Obviously, as it is an advisory body, its natural role is that of proposing action patterns to be followed by the countries involved in the peace-building operations, and it is not entitled to take effective action. Another important task the PBC is supposed to fulfill is of ensuring actual funding both for early reconstruction activities and for longer-term strategies. This last mission is aimed at fixing the previous general praxis, according to which Countries were often more disposable to engage themselves to offer resources for short-term interventions (mainly devoted to peace-keeping operations) than to keep their promises of supporting peace-building operations once the conflict had been soothed and the hype on it had ceased to affect international public opinion.

===The Peacebuilding Support Office (PBSO)===

This Peacebuilding Support Office was envisaged as part of the founding resolutions from the Security Council and General Assembly that established the Peacebuilding Commission in order “to establish, within the Secretariat and from within existing resources, a small peacebuilding support office staffed by qualified experts to assist and support the Peacebuilding Commission and drawing from the best expertise available.”

The PBSO also administers the Peacebuilding Fund and provides support to the Secretary General's efforts regarding the coordination of peacebuilding activities. In September 2014, the Secretary-General appointed Oscar Fernandez-Taranco, from Argentina, as Assistant Secretary-General for Peacebuilding Support.

The PBSO comprises three branches: the Peacebuilding Commission Support Branch, the Policy, Planning and Application Branch and the Financing for Peacebuilding Branch.

==Initial operations==

In its first year of operations, the Commission focused its attention on Burundi and Sierra Leone.

In Burundi, the PBC and the Government of Burundi agreed on four critical peacebuilding areas to form the basis of a strategic framework: promoting good governance, strengthening the rule of law, reform of the security sector, and ensuring community recovery with a special focus on youth.

In Sierra Leone, the PBC and national partners identified reform of the justice and security sectors, youth employment and empowerment, and capacity-building in governance institutions as key priorities. Effective partnerships between national and international actors helped ensure that recent elections in Sierra Leone were conducted in a peaceful, orderly and genuinely contested manner.

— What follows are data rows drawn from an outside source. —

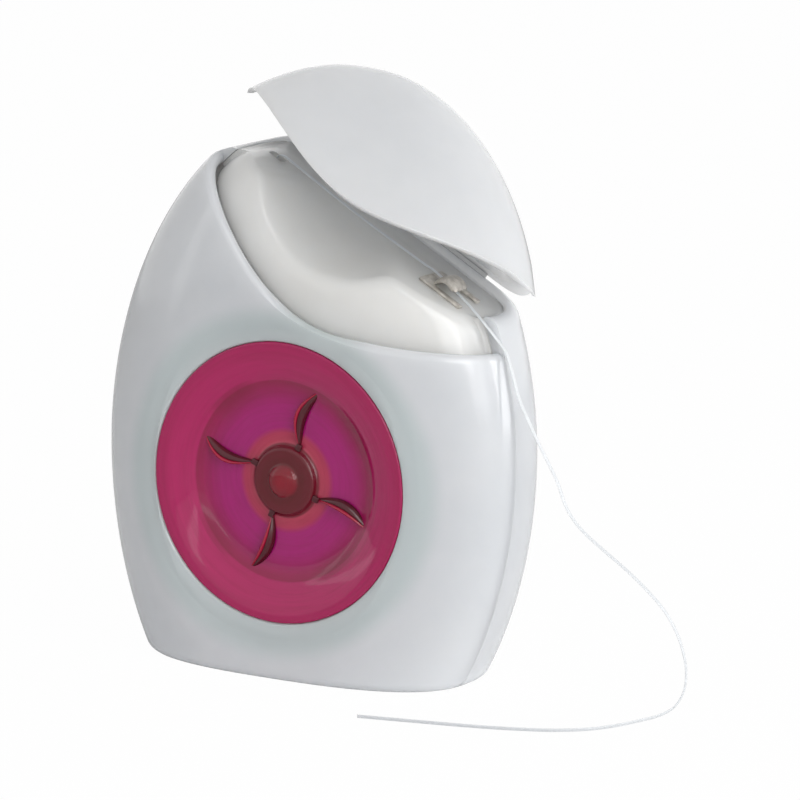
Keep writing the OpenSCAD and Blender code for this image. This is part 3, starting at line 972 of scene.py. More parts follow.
@dataclass
class Lid:
    """The flip lid, modelled closed and turned open about the slanted hinge line."""

    egg: Egg = EGG
    rim: Rim = RIM
    wall: float = 1.5
    gap: float = 0.3
    open_angle: float = OPEN_ANGLE
    seam: float = 3.1
    rear_reach: float = 54.05
    corner: float = 96.8
    relief: float = 0.5
    tip_length: float = 0.07
    tip_share: float = 0.25
    edge: float = 0.14
    front_columns: int = 170
    rear_columns: int = 130
    corner_search: tuple[float, float] = (40.0, 69.0)
    slant_search: tuple[float, float] = (38.0, 69.5)
    rim_search: tuple[float, float] = (38.0, 69.0)
    skirt_rows: int = 44
    crown_rows: int = 84

    def _seam(self, z: Array, inset: float, top: float) -> Array:
        """Returns the seam's plan angle at a height, held above the top of the seam's edge."""
        return self.egg.seam_angle(np.minimum(z, top), inset, self.seam)

    def _angles(self, z: Array, share: Array, front: bool, inset: float,
                tops: tuple[float, float]) -> Array:
        """Returns the plan angles of the front or rear columns.

        Args:
            z: Heights.
            share: Place of each column, from 0 to 1.
            front: Whether they are the front columns, which run from left to right.
            inset: How far the surface is set in.
            tops: Heights of the upper ends of the seam's edges, left and right.

        Returns:
            The angles in radians.
        """
        left = math.pi + self._seam(z, inset, tops[0])
        right = 2 * math.pi - self._seam(z, inset, tops[1])
        if not front:
            left, right = right - 2 * math.pi, left
        return left + (right - left) * share

    def _corner(self, side: int, inset: float) -> float:
        """Returns the height at which the seam line on that side, -1 or 1, meets the slanted edge."""
        def angles(z: Array) -> Array:
            """Returns the seam's plan angle at these heights."""
            edge = self.egg.seam_angle(z, inset, self.seam)
            return math.pi + edge if side < 0 else -edge

        return float(self.egg.climb(angles, self._over_slant, self.corner_search, 1, inset)[0])

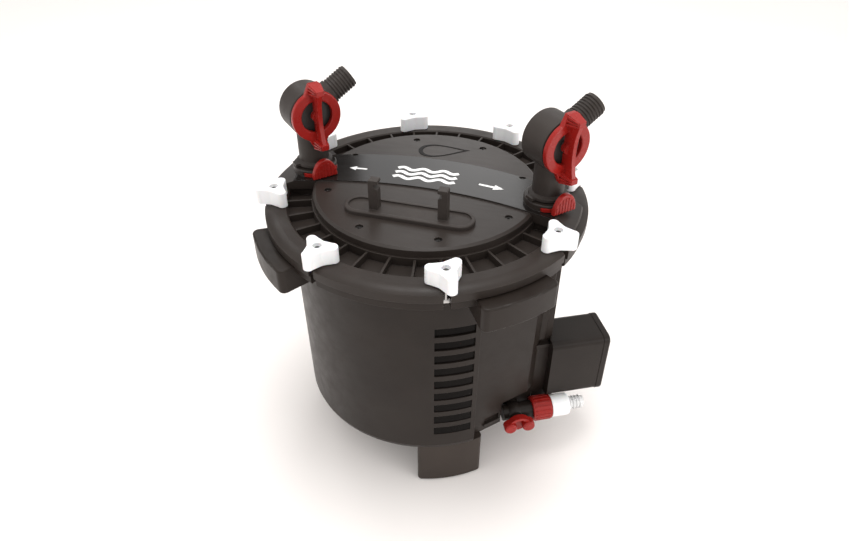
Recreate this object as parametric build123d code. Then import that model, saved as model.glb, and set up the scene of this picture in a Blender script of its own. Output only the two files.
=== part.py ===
from build123d import *
from math import acos, cos, degrees, radians, sin
import os

# External canister filter for an aquarium. Millimetres, floor at z = 0, drum axis on z.
# The two hose ports lie on the x axis: inlet at -x, outlet at +x. The front foot is near -y.

# ---- driving dimensions ----
WALL = 3.5
DRUM_RADIUS = 152.0          # outside, at the bottom
DRUM_TOP_RADIUS = 154.2      # outside, under the flange
DRUM_BOTTOM = 65.0
FLANGE_BOTTOM = 303.0
SPLIT_Z = 313.0              # joint between canister and lid
FLANGE_RADIUS = 178.0
RIM_RADIUS = 180.3
RIM_TOP = 327.7
POCKET_OUTER = 155.7
POCKET_INNER = 128.8
POCKET_FLOOR = 318.0
PLATE_RADIUS = 126.6
PLATE_TOP = 337.7
BAND_RAISE = 1.6
SCREW_CIRCLE = 109.8
POCKET_RIBS = 32

KNOB_CIRCLE = 168.0
KNOB_FIRST = 202.5           # azimuth of knob 1, then one every 45 degrees
KNOB_COUNT = 8
PIVOT_Z = 308.0              # axis of the swing bolts' T-bars
KNOB_SEAT = 328.0
KNOB_HEIGHT = 18.4
KNOB_TURNS = (4, 6, 14, 18, 8, 3, 11, 7)   # degrees each nut stands past pointing outwards
BOLT_RADIUS = 3.0
TBAR_RADIUS = 3.5
RUNNING = 0.08               # radial clearance of a running fit

PORT_X = 134.5
PORT_TOP = 339.2
VALVE_Z = 410.3
BARREL_RADIUS = 28.2
BARREL_FRONT = 15.5
BARREL_REAR = 16.5
NECK_RADIUS = 17.0
BARB_AZIMUTH = 47.0          # direction that both hose barbs point to, seen from above
BARB_RISE = 30.0
BARB_CORE = 12.3
BARB_CREST = 13.3
BARB_LENGTH = 58.5
ROTOR_RADIUS = 22.0
STEM_RADIUS = 4.0
HANDLE_BACK = 17.6           # rear of the lever's ring, in front of the barrel's middle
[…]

The 2010 elections in Burundi were more problematic. Allegations of fraud in an earlier local poll marred the June 2010 presidential election, in which incumbent Pierre Nkurunziza was the only candidate after the country's opposition parties pulled out of the campaign.

According to the constituting resolutions of the PBC, the further inclusion of a situation in the PBC agenda, which is also part of the Security Council's agenda, would need formal action by the members of the council. In this regard, the council has adopted the practice of issuing a letter to the president of the PBSO to request the consideration of other countries as part of the PBC agenda. Once a country's situation has been put under the consideration of the PBC, it should remain as part of the agenda for several years, or until the peacebuilding phase is considered to be completed. Currently, the agenda of the PBC includes the situation in Burundi, Sierra Leone, Guinea, Guinea-Bissau, Liberia and the Central African Republic.
The six cases in the agenda of the PBC and the overall progress achieved since the establishment of the Commission reveal the complexity in relying on peacebuilding efforts, as well as the coexistence of several factors within this process, including the ability of the PBC and its different Configurations to engage with the host government, as well as civil society and important stakeholders on the ground, in the conduction and implementation of coordinated actions. Besides, there are several factors largely dependent on the Security Council's substantive engagement in each situation, including the need for regular interactions with the PBC and its Configurations.

== Expanding role in the United Nations ==

=== PGA High-level dialogue on sustainable development and sustaining peace in 2017 ===
In January 2017, the President of the General Assembly convened a high-level dialogue on sustainable development and sustaining peace, which brought together the President of the General Assembly, the President of the Security Council, the President of the Economic and Social Council and the Chair of the Peacebuilding Commission for the first time to promote coordination and coherence across peace and development efforts. The Human Rights Council also considered the links between peacebuilding and human rights at its thirty-fourth session. Such initiatives have built upon the regular exchanges held by the Peacebuilding Commission with the Economic and Social Council and the Security Council.

=== PGA high-level meeting on peacebuilding and sustaining peace in 2018 ===
The President of the General Assembly will convene the High-Level Meeting on Peacebuilding and Sustaining Peace on 24 and 25 April 2018.

Briefing on the high-level event to the Peacebuilding Commission, the President of the General Assembly stressed that "Again and again, we have reaffirmed the role of the PBC as one of the UN’s most valuable tools for Sustaining Peace. This was clear, during the review of the Peacebuilding Architecture, in 2015. It was clear, through the adoption of the twin resolutions on Sustaining Peace, a year later. And, it is clear, again, from the recent report of the Secretary-General."

==Analysis==
In 2010, the Pulitzer Center on Crisis Reporting and the Stanley Foundation sent an independent journalist to visit the PBC's four agenda countries. The journalistic investigation suggested that the PBC's greatest strength was in its creation and execution of a political mandate for its work. Among its weaknesses were in its open-ended funding mechanism.